▸ WRITTEN TASK
Could you print every record below exactly as it appears?

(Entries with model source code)
--- Begin ---

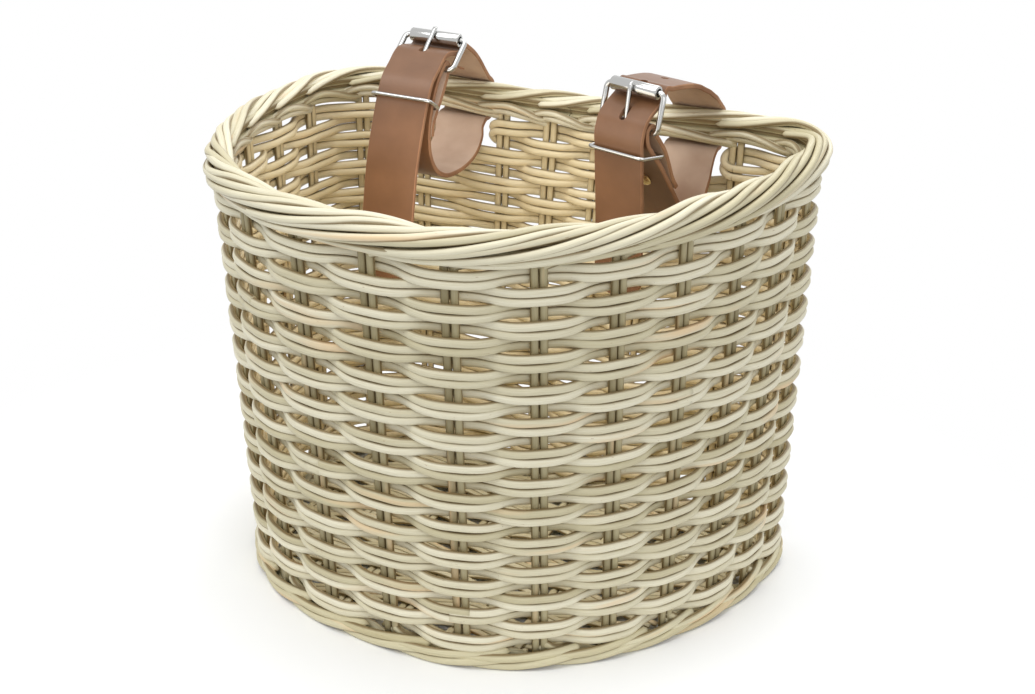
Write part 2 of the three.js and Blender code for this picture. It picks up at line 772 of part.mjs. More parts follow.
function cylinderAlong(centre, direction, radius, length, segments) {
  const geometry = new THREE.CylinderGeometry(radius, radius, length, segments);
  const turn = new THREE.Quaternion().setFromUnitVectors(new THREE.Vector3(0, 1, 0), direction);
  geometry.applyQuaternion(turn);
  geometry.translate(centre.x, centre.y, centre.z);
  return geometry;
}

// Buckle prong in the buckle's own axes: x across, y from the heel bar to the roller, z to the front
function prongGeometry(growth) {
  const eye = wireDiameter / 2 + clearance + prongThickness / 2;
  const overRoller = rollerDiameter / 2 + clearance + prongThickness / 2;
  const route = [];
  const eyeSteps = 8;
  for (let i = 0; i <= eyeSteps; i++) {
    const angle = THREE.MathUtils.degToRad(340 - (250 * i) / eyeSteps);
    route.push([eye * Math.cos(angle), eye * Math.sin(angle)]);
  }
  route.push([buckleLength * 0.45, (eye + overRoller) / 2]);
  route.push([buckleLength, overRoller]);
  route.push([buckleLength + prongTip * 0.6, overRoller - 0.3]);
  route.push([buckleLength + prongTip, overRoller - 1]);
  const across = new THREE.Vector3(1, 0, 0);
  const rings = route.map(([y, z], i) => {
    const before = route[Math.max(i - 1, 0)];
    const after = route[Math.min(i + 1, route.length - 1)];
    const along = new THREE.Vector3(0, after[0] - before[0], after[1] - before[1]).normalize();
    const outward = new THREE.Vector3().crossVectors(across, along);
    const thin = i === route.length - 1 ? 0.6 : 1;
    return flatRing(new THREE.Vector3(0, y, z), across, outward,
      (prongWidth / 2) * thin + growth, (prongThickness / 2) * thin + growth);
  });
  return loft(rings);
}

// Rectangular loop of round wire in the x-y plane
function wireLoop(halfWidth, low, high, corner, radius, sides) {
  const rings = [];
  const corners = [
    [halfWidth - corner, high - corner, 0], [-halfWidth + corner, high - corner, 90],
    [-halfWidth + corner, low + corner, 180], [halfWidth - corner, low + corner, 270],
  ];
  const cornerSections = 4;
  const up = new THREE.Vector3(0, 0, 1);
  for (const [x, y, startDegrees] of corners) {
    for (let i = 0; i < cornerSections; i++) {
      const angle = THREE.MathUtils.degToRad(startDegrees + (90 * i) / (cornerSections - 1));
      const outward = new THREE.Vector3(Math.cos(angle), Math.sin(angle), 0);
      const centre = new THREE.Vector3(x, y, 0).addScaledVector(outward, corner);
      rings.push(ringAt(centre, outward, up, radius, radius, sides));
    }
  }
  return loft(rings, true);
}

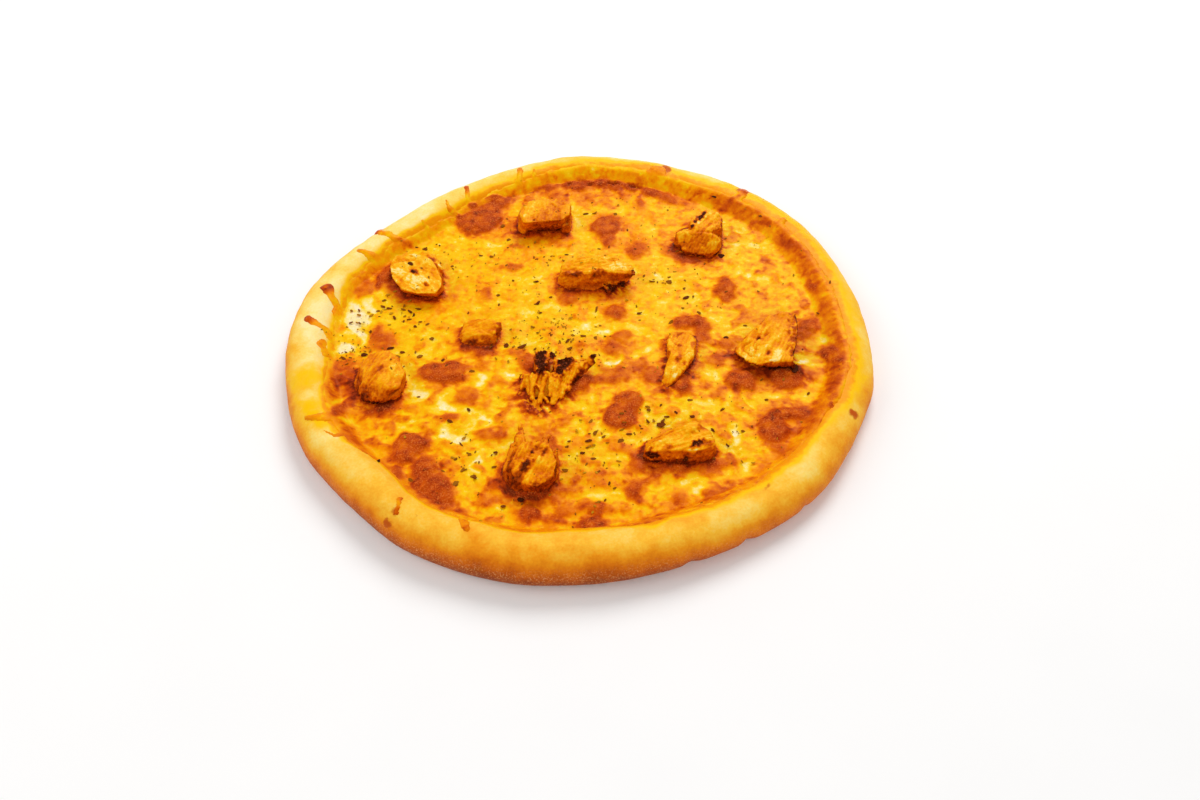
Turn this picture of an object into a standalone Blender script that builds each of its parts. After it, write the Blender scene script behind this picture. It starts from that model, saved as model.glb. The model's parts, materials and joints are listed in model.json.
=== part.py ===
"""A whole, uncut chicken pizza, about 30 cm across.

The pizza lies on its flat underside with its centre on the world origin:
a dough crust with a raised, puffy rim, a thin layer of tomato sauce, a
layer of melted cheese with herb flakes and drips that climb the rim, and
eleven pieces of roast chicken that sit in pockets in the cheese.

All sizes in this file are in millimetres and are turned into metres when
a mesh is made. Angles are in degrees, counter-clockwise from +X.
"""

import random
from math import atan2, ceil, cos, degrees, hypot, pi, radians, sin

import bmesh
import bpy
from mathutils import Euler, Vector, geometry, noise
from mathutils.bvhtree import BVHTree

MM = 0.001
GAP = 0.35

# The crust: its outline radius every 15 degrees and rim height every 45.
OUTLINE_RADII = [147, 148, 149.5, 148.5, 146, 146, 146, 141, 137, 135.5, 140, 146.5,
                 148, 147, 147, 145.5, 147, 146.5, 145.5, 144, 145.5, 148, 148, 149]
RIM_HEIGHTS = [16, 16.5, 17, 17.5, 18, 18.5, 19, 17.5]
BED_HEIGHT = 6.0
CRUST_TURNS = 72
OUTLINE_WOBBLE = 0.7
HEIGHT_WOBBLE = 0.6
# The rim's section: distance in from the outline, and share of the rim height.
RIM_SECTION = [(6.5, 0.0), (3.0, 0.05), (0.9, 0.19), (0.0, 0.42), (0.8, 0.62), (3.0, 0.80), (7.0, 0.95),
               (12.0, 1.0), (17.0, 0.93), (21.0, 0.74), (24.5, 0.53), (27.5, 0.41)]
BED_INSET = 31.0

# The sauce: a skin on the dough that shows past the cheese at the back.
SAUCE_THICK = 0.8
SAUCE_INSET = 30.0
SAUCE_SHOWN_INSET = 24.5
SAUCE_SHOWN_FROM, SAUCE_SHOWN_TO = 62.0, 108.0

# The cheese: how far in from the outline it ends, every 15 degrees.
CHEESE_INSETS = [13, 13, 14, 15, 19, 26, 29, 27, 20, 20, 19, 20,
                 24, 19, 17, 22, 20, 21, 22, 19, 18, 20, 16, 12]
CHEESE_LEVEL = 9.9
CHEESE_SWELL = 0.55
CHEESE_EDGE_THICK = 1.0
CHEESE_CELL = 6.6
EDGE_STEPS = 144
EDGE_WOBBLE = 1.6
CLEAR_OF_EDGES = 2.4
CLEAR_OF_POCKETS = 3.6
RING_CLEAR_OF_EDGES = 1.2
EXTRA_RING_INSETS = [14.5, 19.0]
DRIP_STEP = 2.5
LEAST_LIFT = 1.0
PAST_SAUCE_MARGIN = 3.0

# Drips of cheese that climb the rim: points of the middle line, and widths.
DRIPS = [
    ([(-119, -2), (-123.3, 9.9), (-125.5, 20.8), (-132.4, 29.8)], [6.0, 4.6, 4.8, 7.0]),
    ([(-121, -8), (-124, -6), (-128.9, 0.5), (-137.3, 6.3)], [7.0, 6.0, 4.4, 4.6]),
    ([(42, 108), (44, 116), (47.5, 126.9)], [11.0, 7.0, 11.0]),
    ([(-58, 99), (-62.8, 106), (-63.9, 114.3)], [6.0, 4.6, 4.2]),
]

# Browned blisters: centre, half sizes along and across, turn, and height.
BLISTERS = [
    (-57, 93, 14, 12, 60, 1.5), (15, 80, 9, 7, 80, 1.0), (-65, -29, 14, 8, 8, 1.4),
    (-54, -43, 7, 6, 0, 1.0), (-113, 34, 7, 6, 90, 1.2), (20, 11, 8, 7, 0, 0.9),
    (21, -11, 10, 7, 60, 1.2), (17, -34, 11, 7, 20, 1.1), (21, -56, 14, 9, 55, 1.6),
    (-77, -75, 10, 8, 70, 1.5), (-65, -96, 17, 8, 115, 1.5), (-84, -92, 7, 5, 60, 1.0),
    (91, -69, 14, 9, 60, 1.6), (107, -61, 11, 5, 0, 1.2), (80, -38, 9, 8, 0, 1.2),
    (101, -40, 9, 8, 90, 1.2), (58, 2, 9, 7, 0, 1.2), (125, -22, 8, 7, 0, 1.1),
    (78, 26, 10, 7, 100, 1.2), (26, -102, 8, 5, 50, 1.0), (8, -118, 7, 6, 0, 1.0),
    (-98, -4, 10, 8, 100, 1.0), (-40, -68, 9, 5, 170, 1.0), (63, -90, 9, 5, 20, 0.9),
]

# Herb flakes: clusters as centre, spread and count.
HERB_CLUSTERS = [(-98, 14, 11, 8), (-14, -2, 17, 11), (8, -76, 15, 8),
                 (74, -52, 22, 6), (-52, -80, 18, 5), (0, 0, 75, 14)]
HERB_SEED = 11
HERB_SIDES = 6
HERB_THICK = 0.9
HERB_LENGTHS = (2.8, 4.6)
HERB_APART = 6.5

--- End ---

▸ TASK ANSWER
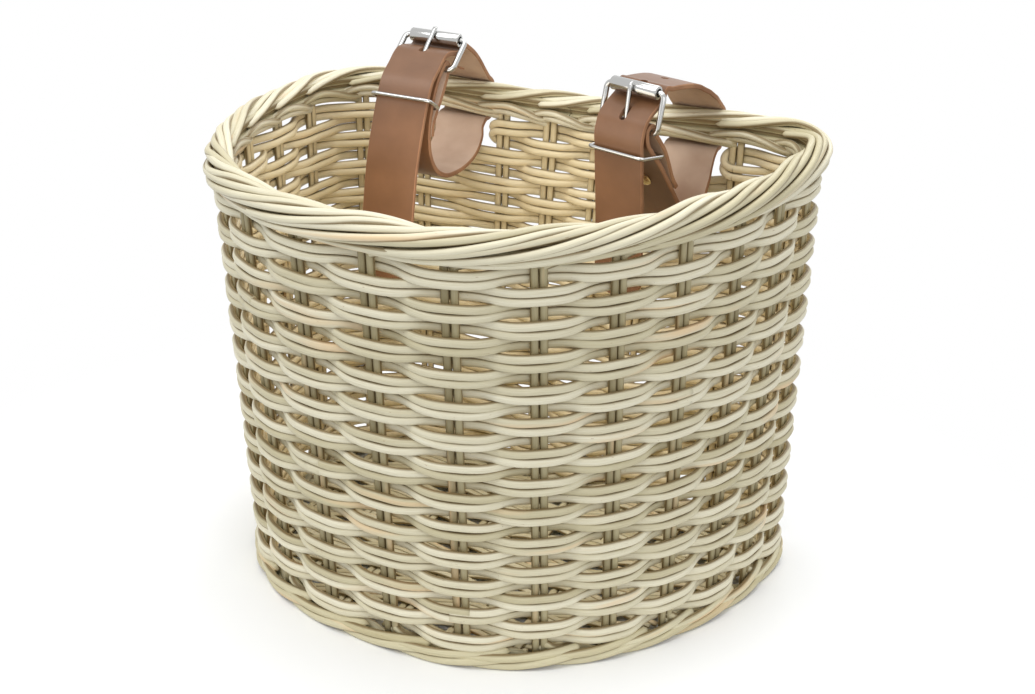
Write part 2 of the three.js and Blender code for this picture. It picks up at line 772 of part.mjs. More parts follow.
function cylinderAlong(centre, direction, radius, length, segments) {
  const geometry = new THREE.CylinderGeometry(radius, radius, length, segments);
  const turn = new THREE.Quaternion().setFromUnitVectors(new THREE.Vector3(0, 1, 0), direction);
  geometry.applyQuaternion(turn);
  geometry.translate(centre.x, centre.y, centre.z);
  return geometry;
}

// Buckle prong in the buckle's own axes: x across, y from the heel bar to the roller, z to the front
function prongGeometry(growth) {
  const eye = wireDiameter / 2 + clearance + prongThickness / 2;
  const overRoller = rollerDiameter / 2 + clearance + prongThickness / 2;
  const route = [];
  const eyeSteps = 8;
  for (let i = 0; i <= eyeSteps; i++) {
    const angle = THREE.MathUtils.degToRad(340 - (250 * i) / eyeSteps);
    route.push([eye * Math.cos(angle), eye * Math.sin(angle)]);
  }
  route.push([buckleLength * 0.45, (eye + overRoller) / 2]);
  route.push([buckleLength, overRoller]);
  route.push([buckleLength + prongTip * 0.6, overRoller - 0.3]);
  route.push([buckleLength + prongTip, overRoller - 1]);
  const across = new THREE.Vector3(1, 0, 0);
  const rings = route.map(([y, z], i) => {
    const before = route[Math.max(i - 1, 0)];
    const after = route[Math.min(i + 1, route.length - 1)];
    const along = new THREE.Vector3(0, after[0] - before[0], after[1] - before[1]).normalize();
    const outward = new THREE.Vector3().crossVectors(across, along);
    const thin = i === route.length - 1 ? 0.6 : 1;
    return flatRing(new THREE.Vector3(0, y, z), across, outward,
      (prongWidth / 2) * thin + growth, (prongThickness / 2) * thin + growth);
  });
  return loft(rings);
}

// Rectangular loop of round wire in the x-y plane
function wireLoop(halfWidth, low, high, corner, radius, sides) {
  const rings = [];
  const corners = [
    [halfWidth - corner, high - corner, 0], [-halfWidth + corner, high - corner, 90],
    [-halfWidth + corner, low + corner, 180], [halfWidth - corner, low + corner, 270],
  ];
  const cornerSections = 4;
  const up = new THREE.Vector3(0, 0, 1);
  for (const [x, y, startDegrees] of corners) {
    for (let i = 0; i < cornerSections; i++) {
      const angle = THREE.MathUtils.degToRad(startDegrees + (90 * i) / (cornerSections - 1));
      const outward = new THREE.Vector3(Math.cos(angle), Math.sin(angle), 0);
      const centre = new THREE.Vector3(x, y, 0).addScaledVector(outward, corner);
      rings.push(ringAt(centre, outward, up, radius, radius, sides));
    }
  }
  return loft(rings, true);
}

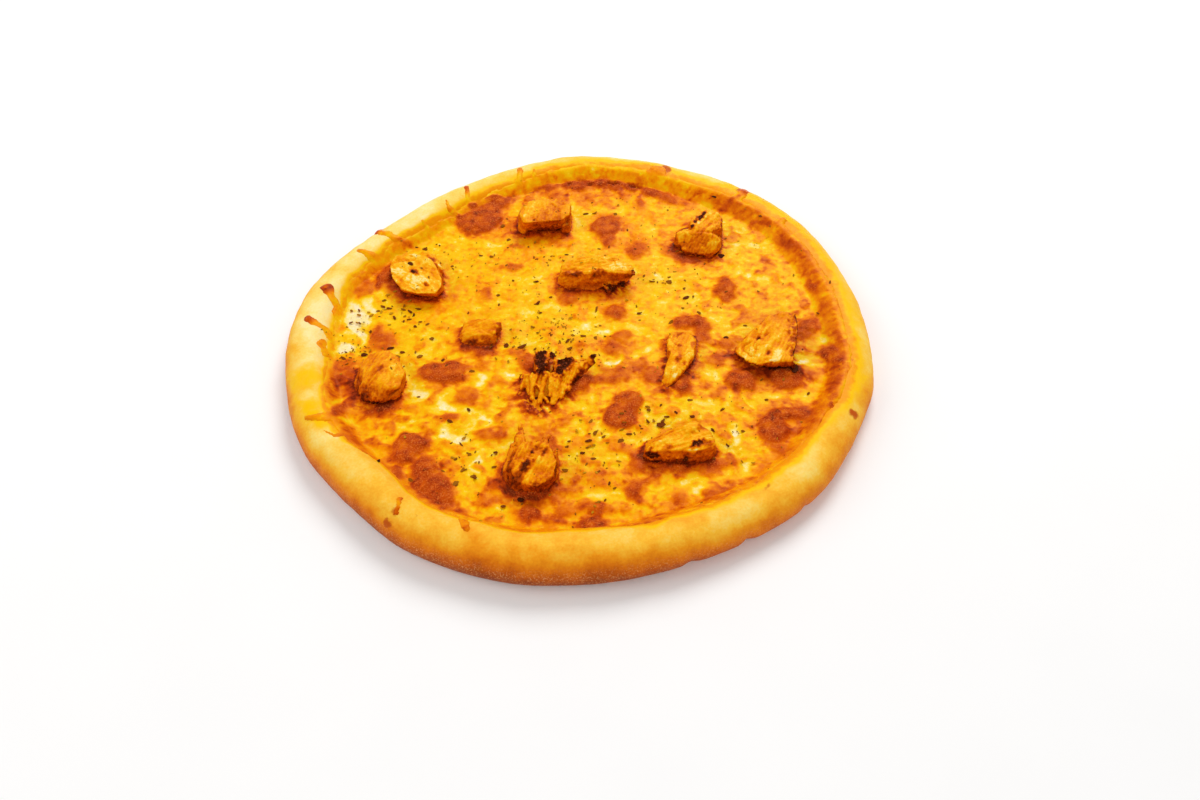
Turn this picture of an object into a standalone Blender script that builds each of its parts. After it, write the Blender scene script behind this picture. It starts from that model, saved as model.glb. The model's parts, materials and joints are listed in model.json.
=== part.py ===
"""A whole, uncut chicken pizza, about 30 cm across.

The pizza lies on its flat underside with its centre on the world origin:
a dough crust with a raised, puffy rim, a thin layer of tomato sauce, a
layer of melted cheese with herb flakes and drips that climb the rim, and
eleven pieces of roast chicken that sit in pockets in the cheese.

All sizes in this file are in millimetres and are turned into metres when
a mesh is made. Angles are in degrees, counter-clockwise from +X.
"""

import random
from math import atan2, ceil, cos, degrees, hypot, pi, radians, sin

import bmesh
import bpy
from mathutils import Euler, Vector, geometry, noise
from mathutils.bvhtree import BVHTree

MM = 0.001
GAP = 0.35

# The crust: its outline radius every 15 degrees and rim height every 45.
OUTLINE_RADII = [147, 148, 149.5, 148.5, 146, 146, 146, 141, 137, 135.5, 140, 146.5,
                 148, 147, 147, 145.5, 147, 146.5, 145.5, 144, 145.5, 148, 148, 149]
RIM_HEIGHTS = [16, 16.5, 17, 17.5, 18, 18.5, 19, 17.5]
BED_HEIGHT = 6.0
CRUST_TURNS = 72
OUTLINE_WOBBLE = 0.7
HEIGHT_WOBBLE = 0.6
# The rim's section: distance in from the outline, and share of the rim height.
RIM_SECTION = [(6.5, 0.0), (3.0, 0.05), (0.9, 0.19), (0.0, 0.42), (0.8, 0.62), (3.0, 0.80), (7.0, 0.95),
               (12.0, 1.0), (17.0, 0.93), (21.0, 0.74), (24.5, 0.53), (27.5, 0.41)]
BED_INSET = 31.0

# The sauce: a skin on the dough that shows past the cheese at the back.
SAUCE_THICK = 0.8
SAUCE_INSET = 30.0
SAUCE_SHOWN_INSET = 24.5
SAUCE_SHOWN_FROM, SAUCE_SHOWN_TO = 62.0, 108.0

# The cheese: how far in from the outline it ends, every 15 degrees.
CHEESE_INSETS = [13, 13, 14, 15, 19, 26, 29, 27, 20, 20, 19, 20,
                 24, 19, 17, 22, 20, 21, 22, 19, 18, 20, 16, 12]
CHEESE_LEVEL = 9.9
CHEESE_SWELL = 0.55
CHEESE_EDGE_THICK = 1.0
CHEESE_CELL = 6.6
EDGE_STEPS = 144
EDGE_WOBBLE = 1.6
CLEAR_OF_EDGES = 2.4
CLEAR_OF_POCKETS = 3.6
RING_CLEAR_OF_EDGES = 1.2
EXTRA_RING_INSETS = [14.5, 19.0]
DRIP_STEP = 2.5
LEAST_LIFT = 1.0
PAST_SAUCE_MARGIN = 3.0

# Drips of cheese that climb the rim: points of the middle line, and widths.
DRIPS = [
    ([(-119, -2), (-123.3, 9.9), (-125.5, 20.8), (-132.4, 29.8)], [6.0, 4.6, 4.8, 7.0]),
    ([(-121, -8), (-124, -6), (-128.9, 0.5), (-137.3, 6.3)], [7.0, 6.0, 4.4, 4.6]),
    ([(42, 108), (44, 116), (47.5, 126.9)], [11.0, 7.0, 11.0]),
    ([(-58, 99), (-62.8, 106), (-63.9, 114.3)], [6.0, 4.6, 4.2]),
]

# Browned blisters: centre, half sizes along and across, turn, and height.
BLISTERS = [
    (-57, 93, 14, 12, 60, 1.5), (15, 80, 9, 7, 80, 1.0), (-65, -29, 14, 8, 8, 1.4),
    (-54, -43, 7, 6, 0, 1.0), (-113, 34, 7, 6, 90, 1.2), (20, 11, 8, 7, 0, 0.9),
    (21, -11, 10, 7, 60, 1.2), (17, -34, 11, 7, 20, 1.1), (21, -56, 14, 9, 55, 1.6),
    (-77, -75, 10, 8, 70, 1.5), (-65, -96, 17, 8, 115, 1.5), (-84, -92, 7, 5, 60, 1.0),
    (91, -69, 14, 9, 60, 1.6), (107, -61, 11, 5, 0, 1.2), (80, -38, 9, 8, 0, 1.2),
    (101, -40, 9, 8, 90, 1.2), (58, 2, 9, 7, 0, 1.2), (125, -22, 8, 7, 0, 1.1),
    (78, 26, 10, 7, 100, 1.2), (26, -102, 8, 5, 50, 1.0), (8, -118, 7, 6, 0, 1.0),
    (-98, -4, 10, 8, 100, 1.0), (-40, -68, 9, 5, 170, 1.0), (63, -90, 9, 5, 20, 0.9),
]

# Herb flakes: clusters as centre, spread and count.
HERB_CLUSTERS = [(-98, 14, 11, 8), (-14, -2, 17, 11), (8, -76, 15, 8),
                 (74, -52, 22, 6), (-52, -80, 18, 5), (0, 0, 75, 14)]
HERB_SEED = 11
HERB_SIDES = 6
HERB_THICK = 0.9
HERB_LENGTHS = (2.8, 4.6)
HERB_APART = 6.5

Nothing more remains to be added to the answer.